··· Recorded information ···

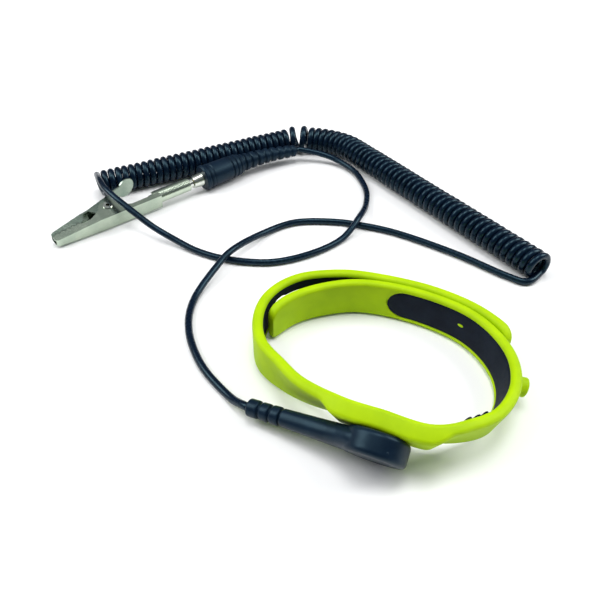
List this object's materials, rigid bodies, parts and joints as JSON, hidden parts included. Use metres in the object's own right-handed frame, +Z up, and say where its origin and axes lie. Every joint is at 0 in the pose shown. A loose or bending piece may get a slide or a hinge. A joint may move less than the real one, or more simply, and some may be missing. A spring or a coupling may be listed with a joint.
{
  "type": "antistatic wrist strap",
  "caption": "Grounding wrist strap: buttoned elastomer band with a conductive lining, snap connector, coiled cord, banana plug and alligator clip.",
  "frame": {"origin": "centre of the wristband's loop, on the table the object lies on", "axes": "+Z up from the table; +X to the right and +Y away from the side the snap connector faces; the clip lies to the left and the coiled cord behind"},
  "size_m": [0.1689, 0.1732, 0.0172],
  "materials": {
    "strap_rubber": "satin",
    "conductive_rubber": "matte",
    "black_plastic": "satin",
    "cord_rubber": "satin",
    "nickel": "polished",
    "clip_steel": "brushed",
    "spring_brass": "satin",
    "copper": "satin",
    "ceramic": "matte"
  },
  "bodies": {
    "cord_assembly": {"cord_leads": "cord_rubber", "cord_coil": "cord_rubber", "cord_conductor": "copper", "snap_boot": "black_plastic", "socket_cup": "nickel", "socket_tab": "spring_brass", "resistor_body": "ceramic", "resistor_caps": "nickel", "resistor_leads": "nickel", "boot_crimp": "copper", "plug_handle": "black_plastic", "bend_relief": "cord_rubber", "plug_pin": "nickel", "plug_crimp": "copper"},
    "socket_ring": {"socket_spring": "spring_brass"},
    "wristband": {"band": "strap_rubber", "contact_lining": "conductive_rubber", "snap_stud": "nickel", "stud_backplate": "nickel"},
    "plug_contact": {"plug_spring": "spring_brass"},
    "clip": {"main_jaw": "clip_steel", "clip_rivet": "clip_steel", "clip_spring": "clip_steel"},
    "lever": {"lever_jaw": "clip_steel"}
  },
  "joints": [
    {"name": "snap_swivel", "type": "hinge", "parent": "cord_assembly", "child": "socket_ring", "pos_m": [-0.004, -0.0284, 0.0097], "axis": [-0.328, -0.7919, -0.515], "range_deg": [-12, 20]},
    {"name": "snap_pull", "type": "slide", "parent": "socket_ring", "child": "wristband", "axis": [0.328, 0.7919, 0.515], "range_m": [0, 0.012]},
    {"name": "plug_spin", "type": "hinge", "parent": "cord_assembly", "child": "plug_contact", "pos_m": [-0.0612, 0.0976, 0.005], "axis": [0.7865, 0.6167, 0.0349], "range_deg": [-20, 3]},
    {"name": "clip_pull", "type": "slide", "parent": "plug_contact", "child": "clip", "axis": [-0.7865, -0.6167, -0.0349], "range_m": [0, 0.02]},
    {"name": "jaw_open", "type": "hinge", "parent": "clip", "child": "lever", "pos_m": [-0.093, 0.07577, 0.00418], "axis": [-0.1014, 0.1847, -0.9776], "range_deg": [0, 24], "deforming": ["clip_spring"]}
  ]
}
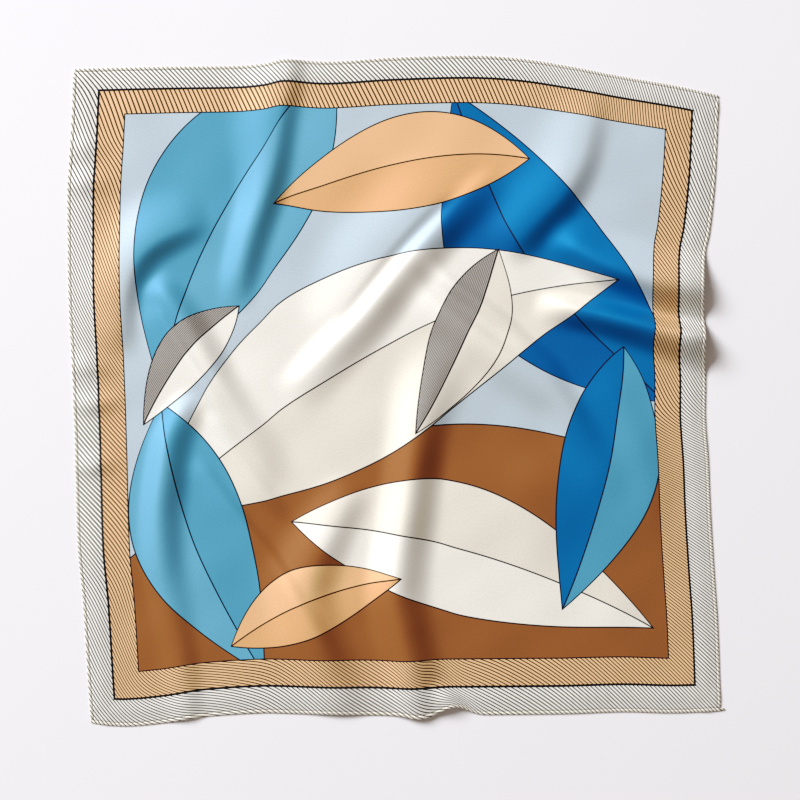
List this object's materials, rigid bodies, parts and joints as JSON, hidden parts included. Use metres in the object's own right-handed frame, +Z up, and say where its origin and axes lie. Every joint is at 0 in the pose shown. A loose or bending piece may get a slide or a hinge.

···

*Exercise*: Copy out each record exactly as given, omitting none.

*Solution to this problem*:
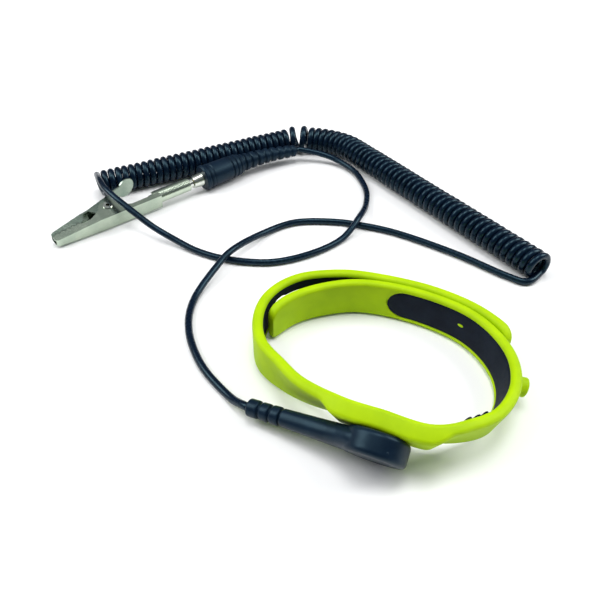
List this object's materials, rigid bodies, parts and joints as JSON, hidden parts included. Use metres in the object's own right-handed frame, +Z up, and say where its origin and axes lie. Every joint is at 0 in the pose shown. A loose or bending piece may get a slide or a hinge. A joint may move less than the real one, or more simply, and some may be missing. A spring or a coupling may be listed with a joint.
{
  "type": "antistatic wrist strap",
  "caption": "Grounding wrist strap: buttoned elastomer band with a conductive lining, snap connector, coiled cord, banana plug and alligator clip.",
  "frame": {"origin": "centre of the wristband's loop, on the table the object lies on", "axes": "+Z up from the table; +X to the right and +Y away from the side the snap connector faces; the clip lies to the left and the coiled cord behind"},
  "size_m": [0.1689, 0.1732, 0.0172],
  "materials": {
    "strap_rubber": "satin",
    "conductive_rubber": "matte",
    "black_plastic": "satin",
    "cord_rubber": "satin",
    "nickel": "polished",
    "clip_steel": "brushed",
    "spring_brass": "satin",
    "copper": "satin",
    "ceramic": "matte"
  },
  "bodies": {
    "cord_assembly": {"cord_leads": "cord_rubber", "cord_coil": "cord_rubber", "cord_conductor": "copper", "snap_boot": "black_plastic", "socket_cup": "nickel", "socket_tab": "spring_brass", "resistor_body": "ceramic", "resistor_caps": "nickel", "resistor_leads": "nickel", "boot_crimp": "copper", "plug_handle": "black_plastic", "bend_relief": "cord_rubber", "plug_pin": "nickel", "plug_crimp": "copper"},
    "socket_ring": {"socket_spring": "spring_brass"},
    "wristband": {"band": "strap_rubber", "contact_lining": "conductive_rubber", "snap_stud": "nickel", "stud_backplate": "nickel"},
    "plug_contact": {"plug_spring": "spring_brass"},
    "clip": {"main_jaw": "clip_steel", "clip_rivet": "clip_steel", "clip_spring": "clip_steel"},
    "lever": {"lever_jaw": "clip_steel"}
  },
  "joints": [
    {"name": "snap_swivel", "type": "hinge", "parent": "cord_assembly", "child": "socket_ring", "pos_m": [-0.004, -0.0284, 0.0097], "axis": [-0.328, -0.7919, -0.515], "range_deg": [-12, 20]},
    {"name": "snap_pull", "type": "slide", "parent": "socket_ring", "child": "wristband", "axis": [0.328, 0.7919, 0.515], "range_m": [0, 0.012]},
    {"name": "plug_spin", "type": "hinge", "parent": "cord_assembly", "child": "plug_contact", "pos_m": [-0.0612, 0.0976, 0.005], "axis": [0.7865, 0.6167, 0.0349], "range_deg": [-20, 3]},
    {"name": "clip_pull", "type": "slide", "parent": "plug_contact", "child": "clip", "axis": [-0.7865, -0.6167, -0.0349], "range_m": [0, 0.02]},
    {"name": "jaw_open", "type": "hinge", "parent": "clip", "child": "lever", "pos_m": [-0.093, 0.07577, 0.00418], "axis": [-0.1014, 0.1847, -0.9776], "range_deg": [0, 24], "deforming": ["clip_spring"]}
  ]
}
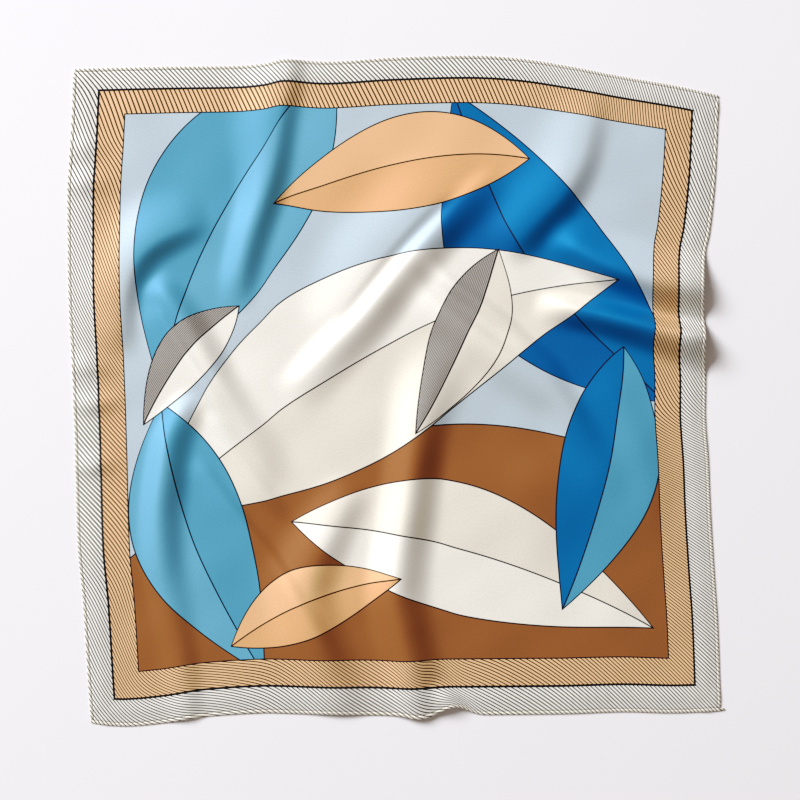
List this object's materials, rigid bodies, parts and joints as JSON, hidden parts included. Use metres in the object's own right-handed frame, +Z up, and say where its origin and axes lie. Every joint is at 0 in the pose shown. A loose or bending piece may get a slide or a hinge.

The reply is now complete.